Case Reports

FDA Black Box, VA Red Ink? A Successful Service-Connected Disability Claim for Chronic Neuropsychiatric Adverse Effects From Mefloquine

Author and Disclosure Information

 

References

Drug of Last Resort

By late 2013, partially on the basis of the boxed warning, the U.S. military declared mefloquine a “drug of last resort.”7,27 The U.S. Army Special Operations Command (USASOC) took the further step of prohibiting use of mefloquine altogether and, according to news reports, directed that medical and command staff assess whether certain personnel experiencing AEs from the drug may mistakenly have been thought to be malingering, have PTSD, or have other psychological problems.28

As the boxed warning and the USASOC order suggest, veterans exposed to mefloquine may have incurred a broad range of neurologic or psychiatric disorders or had others aggravated during military service as a result of their use of the drug. The effects of mefloquine may have confounded the diagnosis of neurologic or psychiatric disorders related to military service.26,29 As these AEs may be a direct result of mefloquine prescribed during military service, those with disabling diagnoses consistent with these effects may be entitled to claim disability compensation through the VA.

Of potential significant relevance to this adjudication process is a memorandum written in early 2012, in which the military conceded:

Some deploying Service members have been provided mefloquine for malaria prophylaxis without appropriate documentation in their medical records and without proper screening for contraindications. In addition, not all individuals have been provided the required mefloquine medication guide and wallet information card, as required by the Food and Drug Administration. 24

Veterans claiming a service-connected disability as a result of their use of mefloquine should therefore not always be expected to have documentation of prescribing in their military medical records. Although the VA could consider denying such claims for absence of proof of a nexus to military service, in light of this memorandum, the VA may need to consider other evidence of plausible exposure, including veteran testimony and deployment history.
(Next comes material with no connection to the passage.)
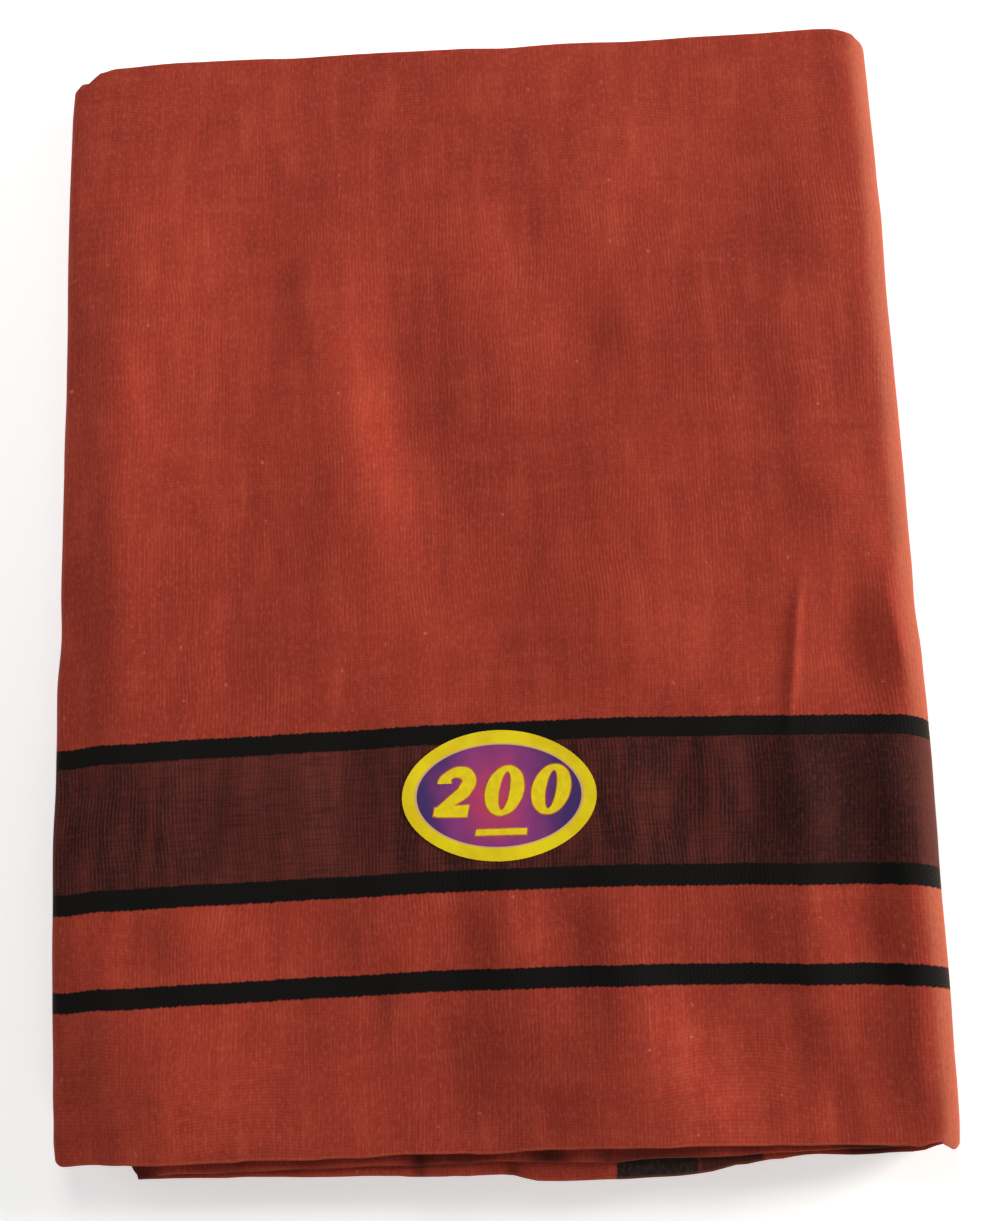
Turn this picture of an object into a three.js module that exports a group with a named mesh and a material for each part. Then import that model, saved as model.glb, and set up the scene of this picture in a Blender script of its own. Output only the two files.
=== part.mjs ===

It is also conceivable that the VA could consider denying such claims by arguing that the veteran directly contributed to the disability through willful misconduct by not adhering to mefloquine label guidance. However, as this memorandum establishes that mefloquine use was frequently directed without communication of the drug label precautions and warnings, the VA should consider that veterans claiming a service-connected disability frequently will not have known or otherwise been unable to discontinue the medication at the onset of prodromal symptoms.

It is also possible that the VA might deny claims on the basis that the claimed disabilities reflect preexisting conditions. However, as the memorandum establishes, use of mefloquine also was occasionally inappropriately directed to those with documented contraindications to the medication, who would have increased risk of AEs. As a result, veterans with preexisting neurologic or psychiatric conditions or disorders who nonetheless were prescribed mefloquine may reasonably claim these were aggravated during military service.

Conclusion

As this case suggests, in the coming years, as awareness of the chronic AEs of mefloquine increases among the veteran population, claims related to prior use of the drug are likely to increase and become of significant interest to the VA. Veterans with plausible exposure to mefloquine with neuropsychiatric disabilities who have yet to file a claim may be able to do so, and those veterans whose claims for service-connection were unfavorably adjudicated may be able to reopen their claims on the basis of the new material evidence in the 2012 military memorandum and the 2013 boxed warning.

This case report also suggests that service-connected disability claims arising from chronic neuropsychiatric AEs from mefloquine may prove to be of significant financial consequence. Further research to better define both the extent of prior mefloquine use among U.S. military personnel and the nature and prevalence of those chronic neurologic and psychiatric disorders caused by the drug would be helpful in informing improvements in the efficient and fair adjudication of such service-connected disability claims.